3. Can you give some real-world examples of fluorescence and phosphorescence?
Certainly! You can see these phenomena in many places:
- Examples of Fluorescence: Highlighter pens, fluorescent lights, tonic water under a black light, and security features on banknotes.
- Examples of Phosphorescence: Glow-in-the-dark toys and stickers, luminous watch dials, and some safety signs that glow after being exposed to light.
4. Why does the glow from phosphorescence last so much longer than fluorescence?
The long-lasting glow of phosphorescence is due to a slow, quantum-mechanically 'forbidden' transition. The excited electron gets stuck in a triplet state, a kind of holding area from which it cannot easily return to its ground state. Because the path back is inefficient, the electrons trickle back one by one over a longer period, releasing light slowly and creating a persistent glow.
5. How does a Jablonski diagram help us understand these concepts?
A Jablonski diagram is like a map that shows the different energy levels an electron can occupy. It clearly illustrates the pathways for both phenomena. It shows the initial absorption of energy, the rapid drop back to the ground state in fluorescence, and the special detour to a triplet state (called intersystem crossing) that causes the delay seen in phosphorescence.

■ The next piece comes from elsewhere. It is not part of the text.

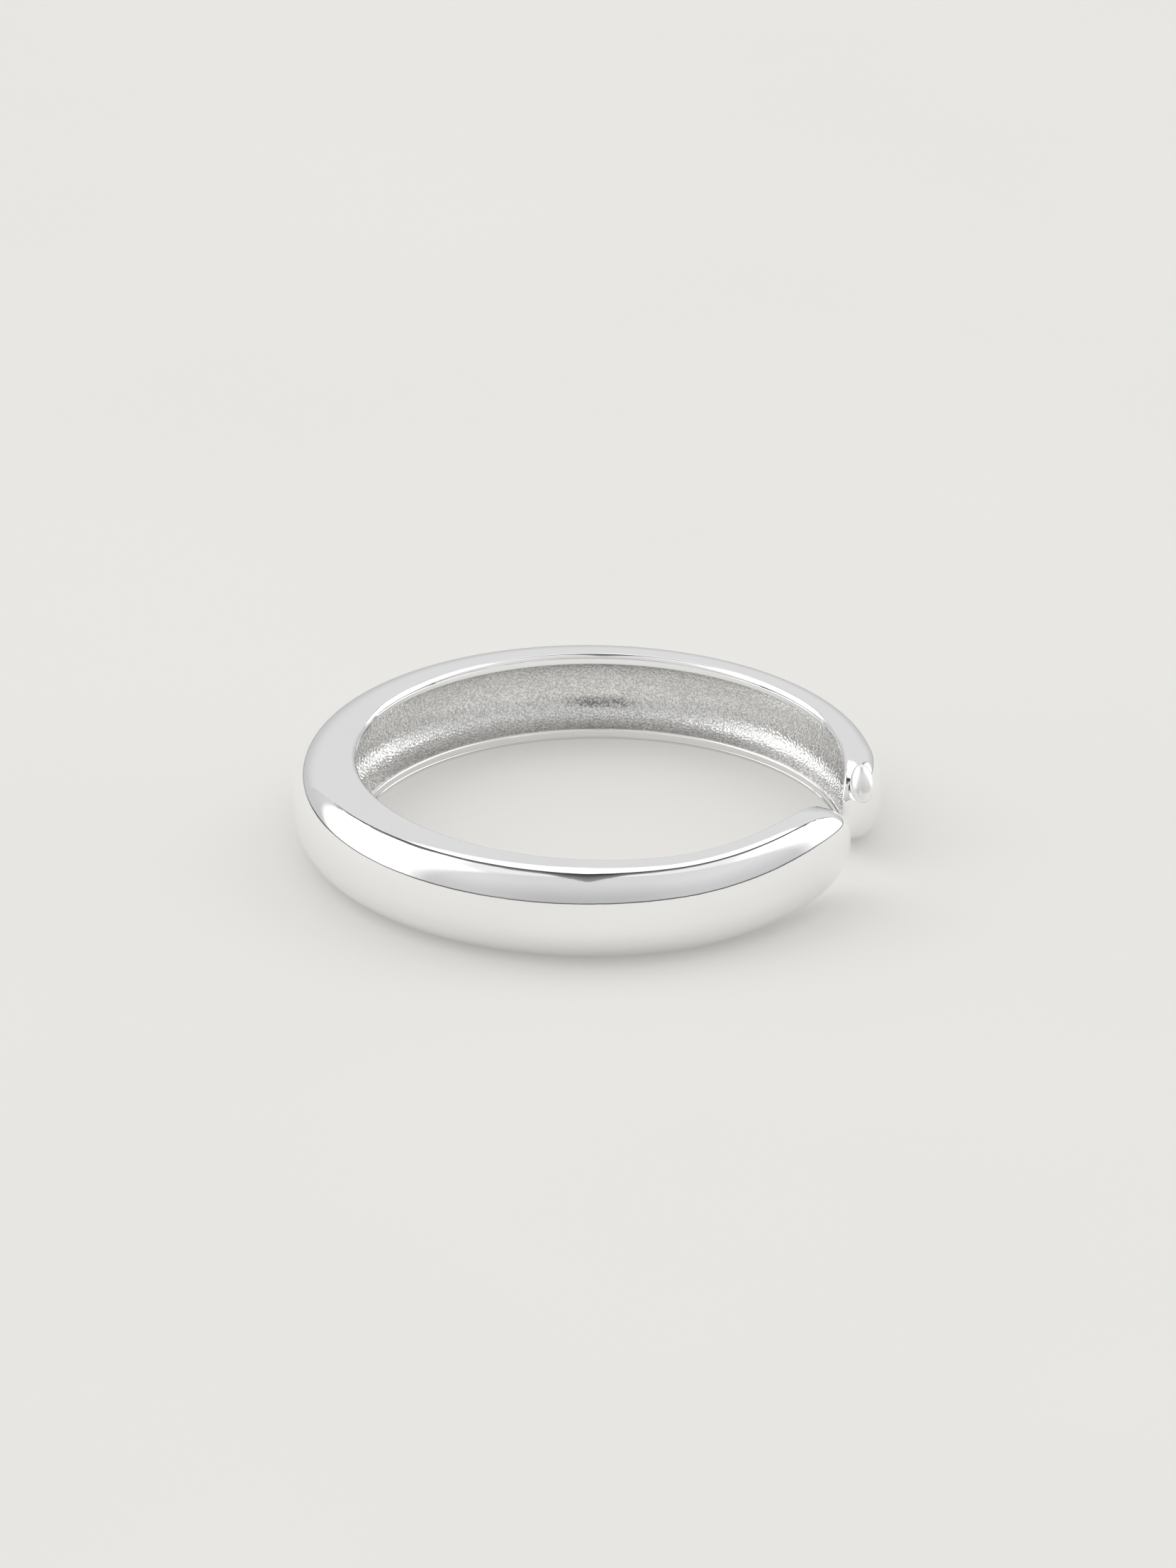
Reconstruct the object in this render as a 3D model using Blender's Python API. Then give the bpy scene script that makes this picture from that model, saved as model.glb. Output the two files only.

6. Is the light emitted in fluorescence the same color as the light absorbed?
No, usually it is not. The emitted light almost always has a longer wavelength (and thus lower energy) than the absorbed light. This is known as Stokes Shift. It happens because some of the absorbed energy is lost as non-radiative vibrations or heat before the light is re-emitted, leaving less energy for the emitted photon.
7. What kinds of factors can affect or stop fluorescence?
Several factors can influence fluorescence. The process can be reduced or stopped by something called quenching. This can be caused by:
- High concentrations of the fluorescent substance itself.
- The presence of other substances that can take the energy away (like oxygen).
- Changes in temperature or the pH of the solution.